Lines of data:
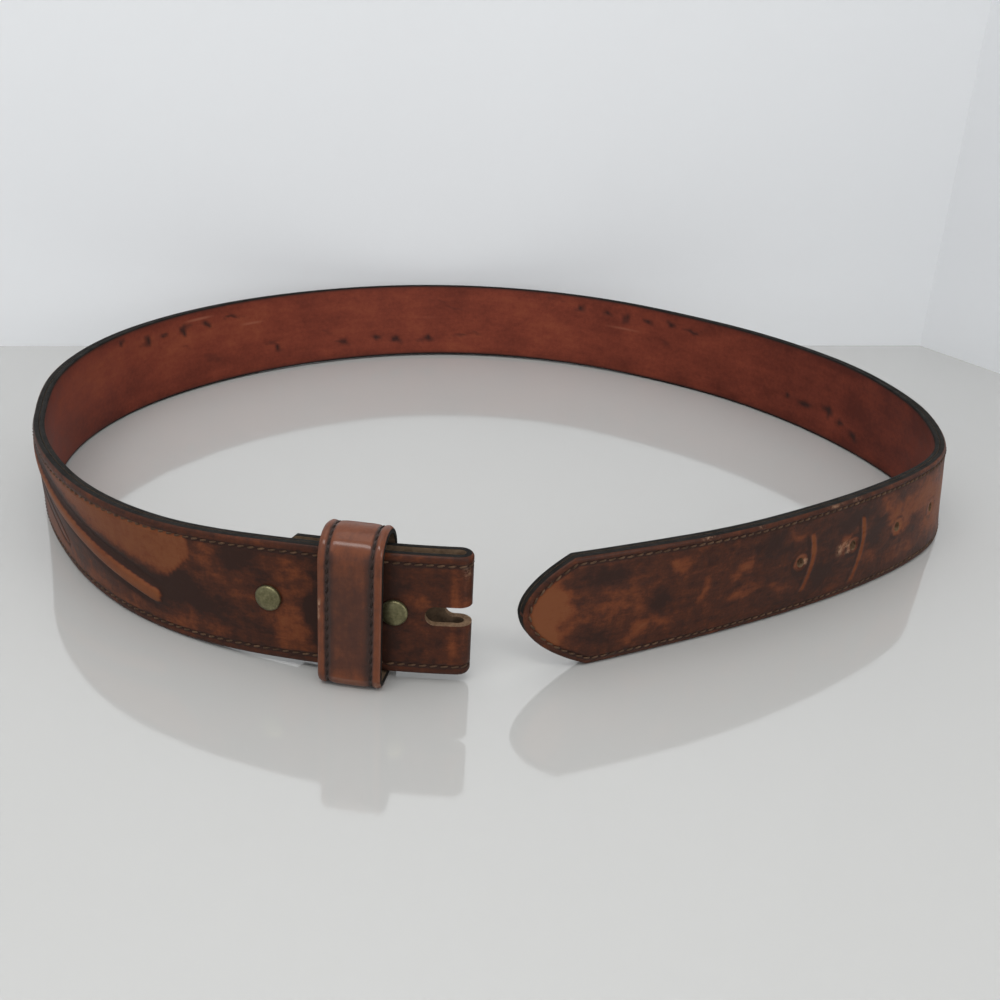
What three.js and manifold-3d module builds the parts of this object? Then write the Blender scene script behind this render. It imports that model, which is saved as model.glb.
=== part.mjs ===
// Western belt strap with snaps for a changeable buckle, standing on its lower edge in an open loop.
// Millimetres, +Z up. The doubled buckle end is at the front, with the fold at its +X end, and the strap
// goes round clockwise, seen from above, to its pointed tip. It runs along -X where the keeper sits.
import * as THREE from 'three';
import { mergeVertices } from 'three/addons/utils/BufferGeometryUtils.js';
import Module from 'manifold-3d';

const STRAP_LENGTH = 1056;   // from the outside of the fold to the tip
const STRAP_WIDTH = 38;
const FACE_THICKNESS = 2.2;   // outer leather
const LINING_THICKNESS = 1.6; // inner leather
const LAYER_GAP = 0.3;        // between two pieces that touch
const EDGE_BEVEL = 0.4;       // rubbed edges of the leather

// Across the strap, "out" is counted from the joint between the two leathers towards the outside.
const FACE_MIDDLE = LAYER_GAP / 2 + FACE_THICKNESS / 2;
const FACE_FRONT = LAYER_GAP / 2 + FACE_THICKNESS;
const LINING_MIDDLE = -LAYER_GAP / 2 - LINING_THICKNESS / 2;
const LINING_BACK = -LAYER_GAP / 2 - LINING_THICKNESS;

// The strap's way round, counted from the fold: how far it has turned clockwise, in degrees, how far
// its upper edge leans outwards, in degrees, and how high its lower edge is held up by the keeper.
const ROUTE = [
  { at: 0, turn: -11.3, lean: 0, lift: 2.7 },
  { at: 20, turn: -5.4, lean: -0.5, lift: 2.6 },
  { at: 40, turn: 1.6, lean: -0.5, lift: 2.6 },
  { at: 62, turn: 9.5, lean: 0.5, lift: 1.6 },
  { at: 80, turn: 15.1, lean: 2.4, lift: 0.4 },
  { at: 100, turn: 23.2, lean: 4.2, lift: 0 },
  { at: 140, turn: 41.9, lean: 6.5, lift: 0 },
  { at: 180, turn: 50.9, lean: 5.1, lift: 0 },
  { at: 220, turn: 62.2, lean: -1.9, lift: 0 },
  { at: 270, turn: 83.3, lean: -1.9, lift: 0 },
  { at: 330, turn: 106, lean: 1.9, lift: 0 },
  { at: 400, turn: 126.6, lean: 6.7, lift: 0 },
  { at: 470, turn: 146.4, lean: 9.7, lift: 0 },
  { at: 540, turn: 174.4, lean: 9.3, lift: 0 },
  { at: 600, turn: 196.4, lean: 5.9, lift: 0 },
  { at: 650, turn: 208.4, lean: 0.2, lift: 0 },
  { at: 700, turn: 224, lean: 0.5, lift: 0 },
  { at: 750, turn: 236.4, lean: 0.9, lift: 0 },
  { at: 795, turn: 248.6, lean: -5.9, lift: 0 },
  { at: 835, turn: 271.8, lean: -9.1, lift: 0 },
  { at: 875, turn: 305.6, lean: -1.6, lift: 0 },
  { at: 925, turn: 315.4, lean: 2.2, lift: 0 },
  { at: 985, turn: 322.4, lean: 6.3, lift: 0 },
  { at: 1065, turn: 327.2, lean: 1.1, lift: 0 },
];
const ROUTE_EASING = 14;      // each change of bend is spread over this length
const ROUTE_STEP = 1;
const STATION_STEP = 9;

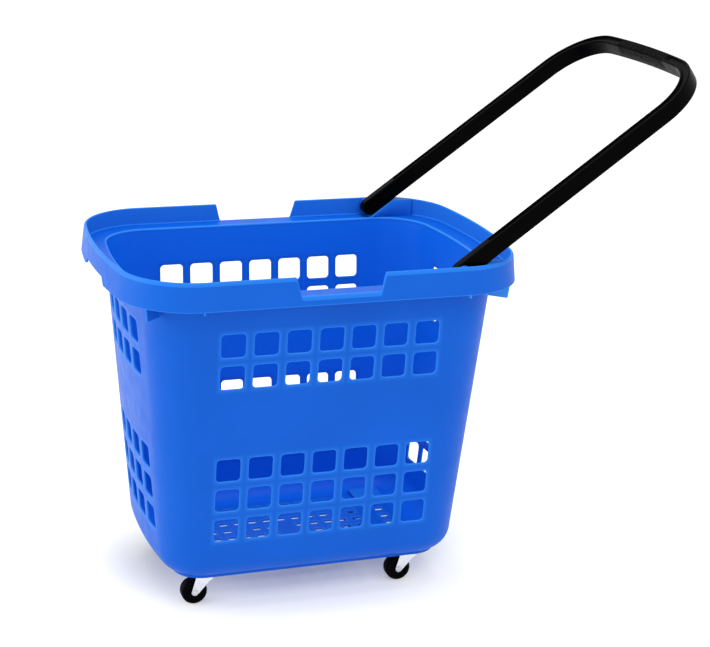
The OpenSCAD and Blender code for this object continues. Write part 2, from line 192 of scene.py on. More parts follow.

Stated goal:
Looking at the material above, count the lines containing the string "this" and reply with the count alone.

Task answer:
3